Material for the task
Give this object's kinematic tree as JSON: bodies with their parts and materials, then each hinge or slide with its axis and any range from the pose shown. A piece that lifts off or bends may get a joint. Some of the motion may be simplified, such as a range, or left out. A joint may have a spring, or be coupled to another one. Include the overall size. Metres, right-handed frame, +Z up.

---

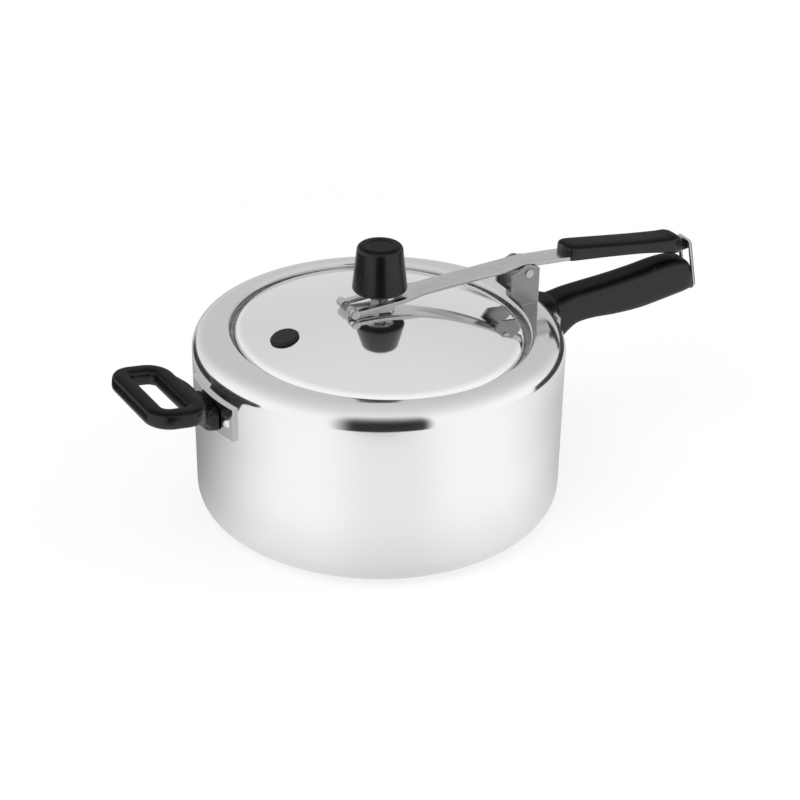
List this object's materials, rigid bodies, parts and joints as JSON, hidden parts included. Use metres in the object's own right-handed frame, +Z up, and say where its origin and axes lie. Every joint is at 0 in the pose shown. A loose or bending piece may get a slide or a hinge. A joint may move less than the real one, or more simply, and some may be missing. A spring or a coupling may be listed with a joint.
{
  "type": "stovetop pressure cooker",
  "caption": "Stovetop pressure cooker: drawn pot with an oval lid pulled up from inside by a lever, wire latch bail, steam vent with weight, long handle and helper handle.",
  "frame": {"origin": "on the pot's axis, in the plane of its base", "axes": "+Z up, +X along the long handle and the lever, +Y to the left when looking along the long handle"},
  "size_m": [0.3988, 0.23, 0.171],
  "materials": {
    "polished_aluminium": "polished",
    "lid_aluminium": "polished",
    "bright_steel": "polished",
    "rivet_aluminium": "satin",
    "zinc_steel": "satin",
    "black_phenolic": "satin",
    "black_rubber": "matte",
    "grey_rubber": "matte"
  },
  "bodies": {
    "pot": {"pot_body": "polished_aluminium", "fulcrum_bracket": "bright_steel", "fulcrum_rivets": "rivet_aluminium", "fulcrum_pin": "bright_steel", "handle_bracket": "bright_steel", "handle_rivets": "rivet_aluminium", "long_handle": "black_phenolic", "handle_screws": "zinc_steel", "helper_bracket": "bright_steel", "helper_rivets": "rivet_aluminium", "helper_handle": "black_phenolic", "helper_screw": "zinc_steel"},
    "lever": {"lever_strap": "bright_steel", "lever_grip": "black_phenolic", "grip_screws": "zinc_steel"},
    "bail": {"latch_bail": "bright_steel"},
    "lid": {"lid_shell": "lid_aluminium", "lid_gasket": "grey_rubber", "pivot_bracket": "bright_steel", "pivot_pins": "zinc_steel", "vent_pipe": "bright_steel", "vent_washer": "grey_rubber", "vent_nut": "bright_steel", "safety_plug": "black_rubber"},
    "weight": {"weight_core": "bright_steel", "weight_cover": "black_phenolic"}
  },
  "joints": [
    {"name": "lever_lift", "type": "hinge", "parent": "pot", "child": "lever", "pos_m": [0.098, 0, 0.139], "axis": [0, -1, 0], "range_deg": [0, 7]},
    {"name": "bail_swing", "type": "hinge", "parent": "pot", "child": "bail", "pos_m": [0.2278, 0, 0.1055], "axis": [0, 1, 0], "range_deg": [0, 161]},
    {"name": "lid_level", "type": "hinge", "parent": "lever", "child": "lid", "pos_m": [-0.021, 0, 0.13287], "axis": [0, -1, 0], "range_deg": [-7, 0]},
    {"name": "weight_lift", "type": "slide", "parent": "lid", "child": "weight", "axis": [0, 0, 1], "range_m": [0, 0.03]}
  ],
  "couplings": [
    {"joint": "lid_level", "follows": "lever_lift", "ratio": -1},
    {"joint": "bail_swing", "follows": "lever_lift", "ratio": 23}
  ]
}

Short exercise
Your answer should be a single number: the count of lines in the listing that contain the word "shown".

Written answer
2